◆ EXCERPTED DATA:
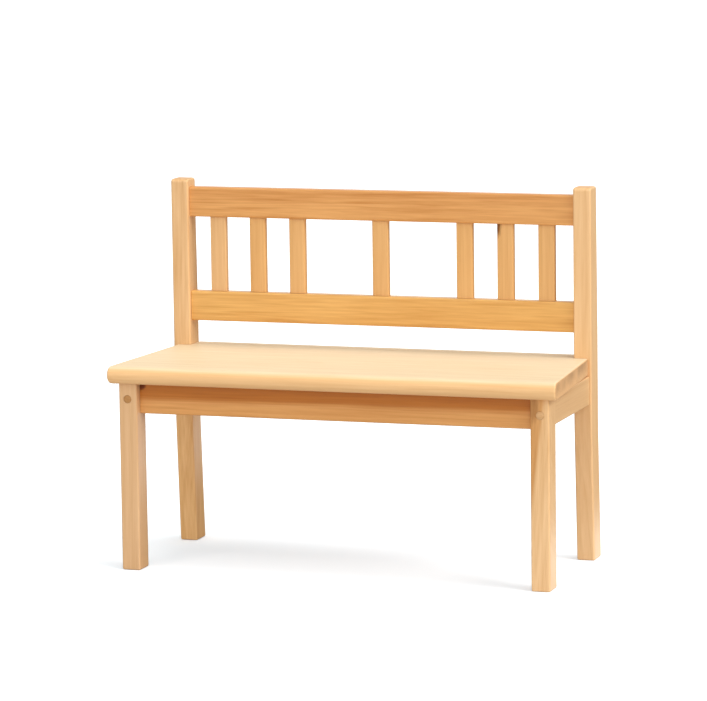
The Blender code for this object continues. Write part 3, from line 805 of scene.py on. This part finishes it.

---

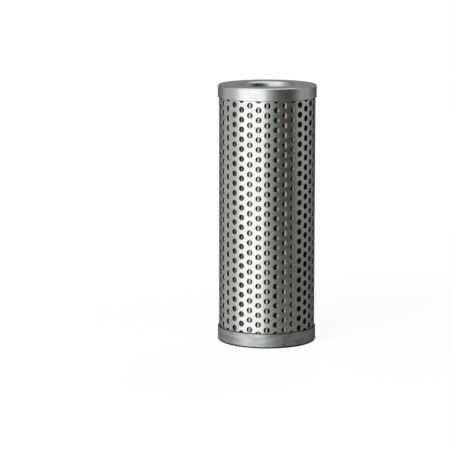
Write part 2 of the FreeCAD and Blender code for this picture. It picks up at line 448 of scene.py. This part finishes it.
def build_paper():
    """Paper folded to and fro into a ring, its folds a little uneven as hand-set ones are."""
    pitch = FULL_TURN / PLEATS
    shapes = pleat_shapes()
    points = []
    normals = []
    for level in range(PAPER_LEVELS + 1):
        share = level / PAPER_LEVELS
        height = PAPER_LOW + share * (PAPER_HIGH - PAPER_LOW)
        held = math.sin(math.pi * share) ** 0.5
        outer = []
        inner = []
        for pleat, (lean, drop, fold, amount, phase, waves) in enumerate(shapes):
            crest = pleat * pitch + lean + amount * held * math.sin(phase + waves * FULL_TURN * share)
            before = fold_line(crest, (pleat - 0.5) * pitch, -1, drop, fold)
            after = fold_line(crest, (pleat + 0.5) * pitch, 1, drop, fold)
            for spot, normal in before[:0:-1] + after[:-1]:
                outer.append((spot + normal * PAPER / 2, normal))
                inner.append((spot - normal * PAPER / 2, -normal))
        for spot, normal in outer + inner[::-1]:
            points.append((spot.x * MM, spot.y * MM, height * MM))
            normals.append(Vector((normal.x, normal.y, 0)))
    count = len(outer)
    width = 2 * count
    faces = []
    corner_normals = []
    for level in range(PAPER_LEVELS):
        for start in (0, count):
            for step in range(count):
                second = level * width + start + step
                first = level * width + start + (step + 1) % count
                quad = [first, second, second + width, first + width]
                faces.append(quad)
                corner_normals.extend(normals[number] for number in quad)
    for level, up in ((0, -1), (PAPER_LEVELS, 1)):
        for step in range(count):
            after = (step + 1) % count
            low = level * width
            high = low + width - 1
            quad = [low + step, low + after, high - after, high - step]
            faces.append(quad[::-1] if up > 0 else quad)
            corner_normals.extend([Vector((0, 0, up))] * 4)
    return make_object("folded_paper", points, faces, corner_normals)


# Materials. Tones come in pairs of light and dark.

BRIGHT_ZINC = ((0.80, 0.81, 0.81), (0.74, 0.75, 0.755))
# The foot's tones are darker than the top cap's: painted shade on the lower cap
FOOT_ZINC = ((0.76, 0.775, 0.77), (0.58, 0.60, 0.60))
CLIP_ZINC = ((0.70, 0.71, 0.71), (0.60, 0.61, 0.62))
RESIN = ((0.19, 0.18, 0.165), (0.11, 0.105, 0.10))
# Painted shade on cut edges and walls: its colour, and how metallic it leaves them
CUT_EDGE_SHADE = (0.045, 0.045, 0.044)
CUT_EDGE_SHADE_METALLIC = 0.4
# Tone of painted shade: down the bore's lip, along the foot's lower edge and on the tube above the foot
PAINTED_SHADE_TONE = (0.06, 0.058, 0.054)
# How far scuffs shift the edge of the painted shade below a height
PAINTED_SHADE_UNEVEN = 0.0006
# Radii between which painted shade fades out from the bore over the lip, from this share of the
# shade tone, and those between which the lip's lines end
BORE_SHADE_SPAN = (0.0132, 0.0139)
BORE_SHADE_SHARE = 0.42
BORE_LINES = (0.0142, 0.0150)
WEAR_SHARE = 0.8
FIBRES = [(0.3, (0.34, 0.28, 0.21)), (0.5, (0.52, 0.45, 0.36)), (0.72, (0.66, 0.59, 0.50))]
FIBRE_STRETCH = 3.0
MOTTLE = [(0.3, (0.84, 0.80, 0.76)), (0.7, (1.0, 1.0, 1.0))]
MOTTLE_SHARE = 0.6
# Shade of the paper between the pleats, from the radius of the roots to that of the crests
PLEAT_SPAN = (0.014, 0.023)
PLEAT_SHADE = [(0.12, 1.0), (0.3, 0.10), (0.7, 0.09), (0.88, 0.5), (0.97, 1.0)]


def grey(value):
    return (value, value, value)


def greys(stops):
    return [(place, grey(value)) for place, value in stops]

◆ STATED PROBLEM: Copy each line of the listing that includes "Blender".

◆ RESULT FOR THIS EXERCISE:
The Blender code for this object continues. Write part 3, from line 805 of scene.py on. This part finishes it.
Write part 2 of the FreeCAD and Blender code for this picture. It picks up at line 448 of scene.py. This part finishes it.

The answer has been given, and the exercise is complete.